# Musikdownloads



## clown44 (2. Februar 2013)

Da ich öfters mal Musik downloade, bin ich noch auf der Suche nach einer entsprechenden Seite. Zur Zeit besorge ich meine Musik bei Musicload.



PS: An Flatrates bin ich nicht interessiert.


----------



## hor1z0n (2. Februar 2013)

itunes store, amazon oder google play music (mit der zusätzlichen cloud funktion bis 20.000 die dann auch in 320kbps Quali geladen werden können sehr praktisch.)


----------



## Marule (8. Februar 2013)

Amazon ist mein Favorit..


----------



## Lexx (8. Februar 2013)

Tausch-Parties..  ? Wie in alten Zeiten..
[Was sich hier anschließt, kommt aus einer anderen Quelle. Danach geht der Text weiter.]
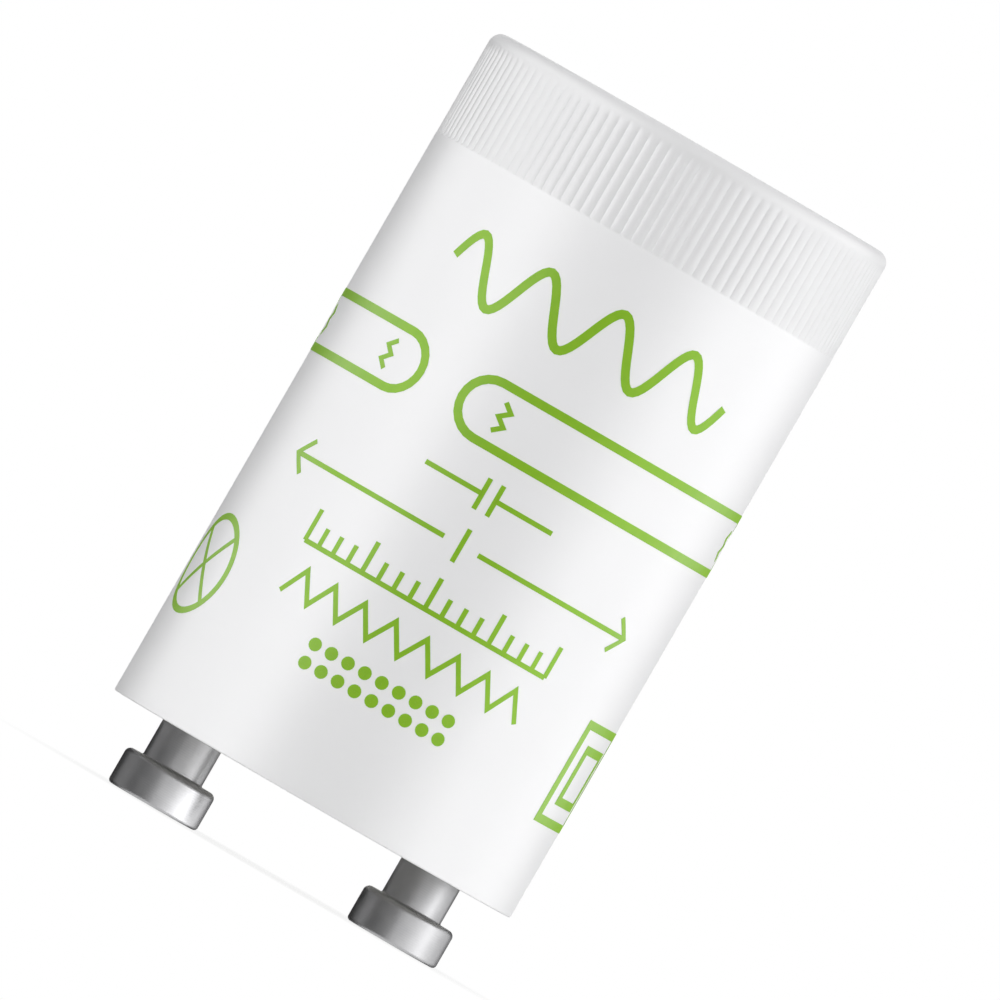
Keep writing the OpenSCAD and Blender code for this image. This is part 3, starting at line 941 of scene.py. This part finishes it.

Freunde, oder besser FreundINNEN (Fratzenbuch?) einladen, 
was feines kochen,ein paar Flaschen, Kisten oder "sonstiges" breitstellen.. 
BEREITstellen. 
SIE müssen dir das wohl wert sein.
Rechner, Sitz- und Liegegelegenheiten und ausreichend Ports am Switch/Hub 
bereithalten, die Akustik passt ?

DAS macht Eindruck.. und, ähm.. nähere Details will ich nicht mehr wissen.. :p

Lol, breitstellen, freud'scher Vertipper..


----------



## Westfale_09 (8. Februar 2013)

Für die härteren Bässe ist Hardtunes auch gut geeignet.  Dort bekommste sehr viele Sachen in Sachen Hardstyle und Hardcore.


----------



## clown44 (9. Februar 2013)

Marule schrieb:


> Amazon ist mein Favorit..


 
Momentan tendiere ich auch in die Richtung


----------